Já em Frankenstein, a ideia de imortalidade repousa na reflexão sobre a dualidade dos avanços do conhecimento – científico, no caso –; ou seja, muitas maravilhas – como a beleza de Gray ou o triunfo de Frankenstein (o cientista) sobre a morte – podem ser monstruosas. Ambas as obras representam o homem castigado pela sua ambição.
Não à toa, o livro de Shelley foi igualmente desautorizado em sua época. E a própria Shelley passou por imbróglios e o fato de ser mulher dificultou sua consolidação como autora.

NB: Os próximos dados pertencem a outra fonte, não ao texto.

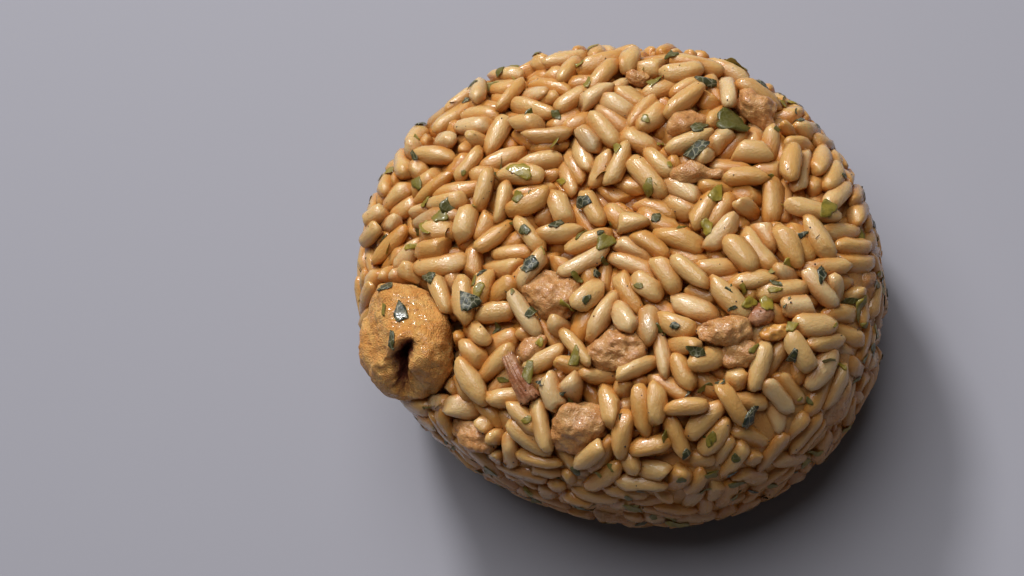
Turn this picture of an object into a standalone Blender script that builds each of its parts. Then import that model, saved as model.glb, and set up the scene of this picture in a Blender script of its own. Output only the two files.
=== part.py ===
"""Onigiri: one moulded ball of seasoned rice, with a folded piece of fried chicken in its
shoulder and six lumps of minced chicken in its top.

Lengths are in metres, +Z is up, and the origin is the middle of the flat foot that the ball rests on.
The ball is longest along X. Every piece is one closed solid, and the lumps sit in pockets of the rice.
"""

import math

import bmesh
import bpy
from mathutils import Matrix, Vector, noise

MM = 0.001

# Driving sizes of the rice ball
LENGTH = 74.4 * MM  # longest side, along X
WIDTH = 66.0 * MM  # along Y
THICKNESS = 36.4 * MM  # from dome to dome, before the foot is pressed flat
FOOT_PRESS = 0.9 * MM  # how much of the lower dome the board flattens
SQUARENESS = 3.45  # exponent of the section: 2 is an ellipse, more is a flatter top and wall
THREE_SIDED = 0.015  # share by which the outline leans towards three sides
THREE_SIDED_TURN = math.radians(-33)

# Unevenness that the grains give the outline
GRAIN_PITCH = 5.2 * MM
TOP_RELIEF = 2.0 * MM
WALL_RELIEF = 0.9 * MM
MEAN_CELL_REACH = 0.42  # mean distance to a lump's middle, in pitches
BALL_SUBDIVISIONS = 5

# Fit of the pieces in the rice
POCKET_GAP = 0.40 * MM
CUTTER_COARSER = 1  # subdivisions that a pocket's cutter does without
CUTTER_SWELL = 1.06  # makes up for the flat faces of the coarser cutter

# The fried piece. Its place is a compass angle about Z and a share of the way out to the rim.
FRIED_ANGLE = math.radians(-131)
FRIED_SHARE = 0.88
FRIED_SIZE = Vector((15.4, 15.0, 10.0)) * MM  # along its fold, across it, thick
FRIED_PROUD = 2.6 * MM
FRIED_HEADING = math.radians(-52)
FRIED_SUBDIVISIONS = 4

# Minced lumps: name, angle, share of the way to the rim, (long, wide, thick), heading, how far proud
MINCED_SUBDIVISIONS = 3
MINCED_LUMPS = (
    ("minced_lump_centre", -97, 0.32, (8.6, 6.2, 5.0), -8, 0.55),
    ("minced_lump_front", -55, 0.51, (7.2, 5.4, 4.8), 28, 0.75),
    ("minced_lump_side", -18, 0.63, (7.6, 4.2, 4.4), 20, 0.90),
    ("minced_lump_near", -71, 0.82, (7.8, 6.6, 5.2), 30, 0.70),
    ("minced_lump_back", 64, 0.83, (7.0, 4.6, 4.4), -20, 0.90),
    ("minced_lump_edge", -101, 0.97, (8.4, 4.2, 4.0), 4, 0.55),
)

CENTRE = Vector((0, 0, THICKNESS / 2 - FOOT_PRESS))
HALF_HEIGHT = THICKNESS / 2
MEAN_RADIUS = (LENGTH + WIDTH) / 4
OVAL = (LENGTH - WIDTH) / (LENGTH + WIDTH)


# ---------------------------------------------------------------- the form of the ball


def rim_radius(angle):
    """The ball's radius seen from above, in the direction of that angle."""
    oval = OVAL * math.cos(2 * angle)
    three = THREE_SIDED * math.cos(3 * (angle - THREE_SIDED_TURN))
    return MEAN_RADIUS * (1 + oval + three)


def on_ball(direction):
    """Where a ray from the ball's centre leaves its smooth form."""
    out = math.hypot(direction.x, direction.y) / rim_radius(math.atan2(direction.y, direction.x))
    up = abs(direction.z) / HALF_HEIGHT
    return direction * (out**SQUARENESS + up**SQUARENESS) ** (-1 / SQUARENESS)


def outward_at(point):
    """The smooth form's normal at a point given from the ball's centre."""
    angle = math.atan2(point.y, point.x)
    radius = rim_radius(angle)
    out = (math.hypot(point.x, point.y) / radius) ** (SQUARENESS - 1) / radius
    up = (abs(point.z) / HALF_HEIGHT) ** (SQUARENESS - 1) / HALF_HEIGHT
    return Vector((out * math.cos(angle), out * math.sin(angle), math.copysign(up, point.z))).normalized()


def on_top(angle, share):
    """A point of the smooth top or shoulder: a share of the way out to the rim along an angle."""
    out = share * rim_radius(angle)
    up = HALF_HEIGHT * (1 - share**SQUARENESS) ** (1 / SQUARENESS)
    return Vector((out * math.cos(angle), out * math.sin(angle), up))


def grain_relief(point, outward):
    """Rounded lumps a grain apart, high on the top, low on the pressed wall, none under the foot."""
    nearest = noise.voronoi(point / GRAIN_PITCH)[0][0]
    top_share = max(0.0, min(1.0, outward.z * 1.6))
    depth = WALL_RELIEF + (TOP_RELIEF - WALL_RELIEF) * top_share
    under = max(0.0, min(1.0, 1 + outward.z * 1.4))
    return depth * under * (MEAN_CELL_REACH - nearest)


# ---------------------------------------------------------------- helpers


def material(name, colour, roughness):
    made = bpy.data.materials.new(name)
    made.use_nodes = True
    shader = made.node_tree.nodes["Principled BSDF"]
    shader.inputs["Base Color"].default_value = (*colour, 1)
    shader.inputs["Roughness"].default_value = roughness
    shader.inputs["Metallic"].default_value = 0
    made.diffuse_color = (*colour, 1)
    return made


def new_object(name, bm, collection, finish):
    mesh = bpy.data.meshes.new(name)
    bm.to_mesh(mesh)
    bm.free()
    mesh.shade_smooth()
    obj = bpy.data.objects.new(name, mesh)
    obj.data.materials.append(finish)
    collection.objects.link(obj)
    return obj


def new_collection(name):
    made = bpy.data.collections.new(name)
    bpy.context.scene.collection.children.link(made)
    return made


def seat(angle, share, heading, sunk):
    """The frame of a piece in the rice: Z out of the ball, X turned by heading, origin sunk below the surface."""
    point = on_top(angle, share)
    outward = outward_at(point)
    along = Vector((math.cos(heading), math.sin(heading), 0))
    along = (along - outward * along.dot(outward)).normalized()
    turn = Matrix((along, outward.cross(along), outward)).transposed().to_4x4()
    return Matrix.Translation(CENTRE + point - outward * sunk) @ turn


# ---------------------------------------------------------------- the sub-parts


def rice_ball(collection, finish):
    """The whole heap of rice as one solid, out to its uneven outline, on a foot pressed flat."""
    bm = bmesh.new()
    bmesh.ops.create_icosphere(bm, subdivisions=BALL_SUBDIVISIONS, radius=1)
    for vertex in bm.verts:
        point = on_ball(vertex.co.normalized())
        outward = outward_at(point)
        vertex.co = CENTRE + point + outward * grain_relief(point, outward)
    cut = bmesh.ops.bisect_plane(
        bm,
        geom=bm.verts[:] + bm.edges[:] + bm.faces[:],
        plane_co=(0, 0, 0),
        plane_no=(0, 0, -1),
        clear_outer=True,
    )
    rim = [item for item in cut["geom_cut"] if isinstance(item, bmesh.types.BMEdge)]
    bmesh.ops.edgeloop_fill(bm, edges=rim)
    bmesh.ops.recalc_face_normals(bm, faces=bm.faces[:])
    return new_object("rice_ball", bm, collection, finish)


def minced_lump(name, place, size, seed, collection, finish, grow=0.0):
    """One crumb of cooked mince: a rounded lump with soft knobs. grow makes its pocket's cutter."""
    is_cutter = grow > 0
    coarser, swell = (CUTTER_COARSER, CUTTER_SWELL) if is_cutter else (0, 1)
    bm = bmesh.new()
    bmesh.ops.create_icosphere(bm, subdivisions=MINCED_SUBDIVISIONS - coarser, radius=1)
    for vertex in bm.verts:
        direction = vertex.co.normalized()
        knob = 0.20 * noise.noise(direction * 1.5 + Vector((seed, 0, 0)))
        knob += 0.07 * noise.noise(direction * 3.4 + Vector((0, seed, 0)))
        on_form = Vector([direction[i] * size[i] / 2 * (1 + knob) * swell for i in range(3)])
        vertex.co = place @ (on_form + direction * grow)
    return new_object(name, bm, collection, finish)


def bump(direction, towards, width):
    """1 in the direction of towards, falling smoothly to 0 about width radians away."""
    return math.exp(-((direction.angle(Vector(towards)) / width) ** 2))


def fried_form(direction, with_folds):
    """How far out the fried piece's skin lies, as a share of its half sizes."""
    share = 1 + 0.13 * noise.noise(direction * 1.7 + Vector((4.0, 1.0, 7.0)))
    share += 0.06 * noise.noise(direction * 3.8 + Vector((1.0, 9.0, 2.0)))
    share += 0.20 * bump(direction, (0.55, 0.80, 0.30), 0.55)  # the rolled lobe
    share += 0.16 * bump(direction, (-0.95, 0.10, 0.35), 0.50)  # the flap's far corner
    share += 0.10 * bump(direction, (-0.20, -0.90, 0.25), 0.55)  # the flap's outer edge
    if with_folds:
        share -= 0.36 * bump(direction, (0.66, 0.16, 0.80), 0.27)  # the pit between flap and lobe
        share -= 0.22 * bump(direction, (0.95, 0.10, 0.30), 0.30)  # the fold that runs out of it
        share -= 0.10 * bump(direction, (-0.35, 0.05, 0.95), 0.30)  # the dip across the flap
    return share


def fried_piece(place, collection, finish, grow=0.0):
    """The folded piece of fried chicken. Its pocket's cutter has no folds, so that it clears them all."""
    is_cutter = grow > 0
    coarser, swell = (CUTTER_COARSER, CUTTER_SWELL) if is_cutter else (0, 1)
    bm = bmesh.new()
    bmesh.ops.create_icosphere(bm, subdivisions=FRIED_SUBDIVISIONS - coarser, radius=1)
    for vertex in bm.verts:
        direction = vertex.co.normalized()
        share = fried_form(direction, with_folds=not is_cutter)
        on_form = Vector([direction[i] * FRIED_SIZE[i] / 2 * share * swell for i in range(3)])
        vertex.co = place @ (on_form + direction * grow)
    name = "fried_pocket_cutter" if is_cutter else "fried_chicken"
    return new_object(name, bm, collection, finish)


def cut_pocket(body, cutter):
    cutter.hide_render = True
    cutter.display_type = "WIRE"
    pocket = body.modifiers.new(cutter.name, "BOOLEAN")
    pocket.operation = "DIFFERENCE"
    pocket.solver = "EXACT"
    pocket.object = cutter


def main():
    for obj in list(bpy.data.objects):
        bpy.data.objects.remove(obj)

    parts = new_collection("onigiri")
    cutters = new_collection("onigiri_cutters")
    rice = material("soy_stained_rice", (0.56, 0.31, 0.11), 0.35)
    fried = material("fried_crust", (0.52, 0.21, 0.055), 0.5)
    minced = material("minced_chicken", (0.42, 0.17, 0.07), 0.45)

    ball = rice_ball(parts, rice)

    place = seat(FRIED_ANGLE, FRIED_SHARE, FRIED_HEADING, FRIED_SIZE.z / 2 - FRIED_PROUD)
    fried_piece(place, parts, fried)
    cut_pocket(ball, fried_piece(place, cutters, rice, POCKET_GAP))

    for seed, (name, angle, share, size, heading, proud) in enumerate(MINCED_LUMPS):
        size = Vector(size) * MM
        place = seat(math.radians(angle), share, math.radians(heading), size.z / 2 - proud * MM)
        minced_lump(name, place, size, seed * 3.7, parts, minced)
        cut_pocket(ball, minced_lump(name + "_pocket", place, size, seed * 3.7, cutters, rice, POCKET_GAP))


main()
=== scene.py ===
# %% [markdown]
# # A rice ball with chicken, grain by grain
# A moulded rice ball is a heap of cooked grains that stick to each other, with meat, herbs and
# pepper mixed in before it is pressed. The solid model knows only its outline, so this lesson
# fills that outline with real grains: light then finds the gaps, the ends and the broken gloss
# that a painted surface can't have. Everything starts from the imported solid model, which is loaded
# once and is never moved.

# %% Load the fixed frame
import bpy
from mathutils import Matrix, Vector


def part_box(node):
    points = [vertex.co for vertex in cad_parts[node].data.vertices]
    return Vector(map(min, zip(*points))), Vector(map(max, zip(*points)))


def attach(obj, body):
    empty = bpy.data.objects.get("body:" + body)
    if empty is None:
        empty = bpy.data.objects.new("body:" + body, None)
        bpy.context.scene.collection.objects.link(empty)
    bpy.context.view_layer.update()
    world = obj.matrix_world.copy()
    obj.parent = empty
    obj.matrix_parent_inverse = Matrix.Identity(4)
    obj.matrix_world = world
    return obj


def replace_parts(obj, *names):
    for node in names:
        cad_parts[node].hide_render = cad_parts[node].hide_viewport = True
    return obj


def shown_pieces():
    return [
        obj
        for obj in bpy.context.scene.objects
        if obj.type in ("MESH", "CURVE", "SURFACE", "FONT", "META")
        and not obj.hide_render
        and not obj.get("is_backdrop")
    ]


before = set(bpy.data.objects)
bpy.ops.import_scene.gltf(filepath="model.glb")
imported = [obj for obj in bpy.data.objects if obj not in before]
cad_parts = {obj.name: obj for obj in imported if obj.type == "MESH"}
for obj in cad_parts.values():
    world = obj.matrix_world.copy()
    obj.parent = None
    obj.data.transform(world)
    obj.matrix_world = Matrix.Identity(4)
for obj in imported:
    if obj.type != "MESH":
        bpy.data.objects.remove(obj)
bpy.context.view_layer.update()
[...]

Quando falo de literatura, não falo apenas de literatura. Na evolução das absurdidades misteriosas, o cancelamento é o recomeço de um tempo e o fim do último homem. Contextualizo: em maio deste ano, a escritora Camila Panizzi Luz foi expulsa do Flipoços, Festival Literário de Poços de Caldas, por “fala considerada racista” (Veja, 02/05). O evento, inclusive, não deixou pedra sobre pedra: todos os seus livros foram extirpados do festival. Há duas semanas, na 36ª Bienal de São Paulo, foi cancelado o debate com Marie-Esméralda Leopoldine, que é sobrinha-bisneta do rei Leopoldo II. Alegação? Em razão do “trágico passado colonial” de seu tio-bisavô (O Globo, 06/11).
Sem mencionar que, quando não há traços de imposturas nos dizeres ou não são encontrados pecados nas reencarnações passadas da pessoa, a negação do outro é soberana até na simples e inofensiva divergência.
Não me admira que desses conflitos de visões não haja espaço para dúvidas; em vez da segurança de nossas certezas, é a partir das hesitações que ficamos desassossegados e livres para enfrentar nossas contradições.
Tati Bernardi, em seu artigo É Normal Gostar da Série 'Tremembé'? (Folha de S.P., 13/11), ao comentar a série da Prime Video, lança um ponto. Por que pessoas que cometeram atos horrendos são, muitas vezes, projetadas com traços de humanidade? E, pior, por que, ao passo que isso nos incomoda, desejamos saber mais? Concordo com ela. E a resposta talvez seja óbvia. Não são as possibilidades de uma essência humana em alguém fatalmente desumano que nos assustam. O que nos aterroriza é a eventualidade de um lado desumano ser desnudado em nossas certezas humanas.
Como é evidente, o cancelamento provocado por grupos identitários, por grupos que defendem o lugar de fala, etc., remonta – todos esses membros juntos e costurados – a um Frankenstein ambicioso que julga, pune, castiga e bane. Em se tratando de festivais literários e de mesas de debate, o cancelamento é ainda mais grave. Não estão neutralizando a discussão e a voz do outro – embora repulsiva em certas situações. Estão, antes de tudo, reprimindo as nossas obsessões fantasiadas na literatura, e a única garantia que se espera de um festival literário é sua capacidade de compreender o “indigno” que nos coloniza através de investigações analíticas. Ao contrário, daqui a alguns anos estaremos censurando novos Wildes e novas Shelleys. Ops! Engano-me. Já estamos.
Não se tem aí o embate contra a intolerância, muito menos a luta contra os preconceitos. Nas absurdas opiniões alheias, tememos reconhecer a misteriosa insensatez das nossas perversões. Assim como no caso de Tremembé.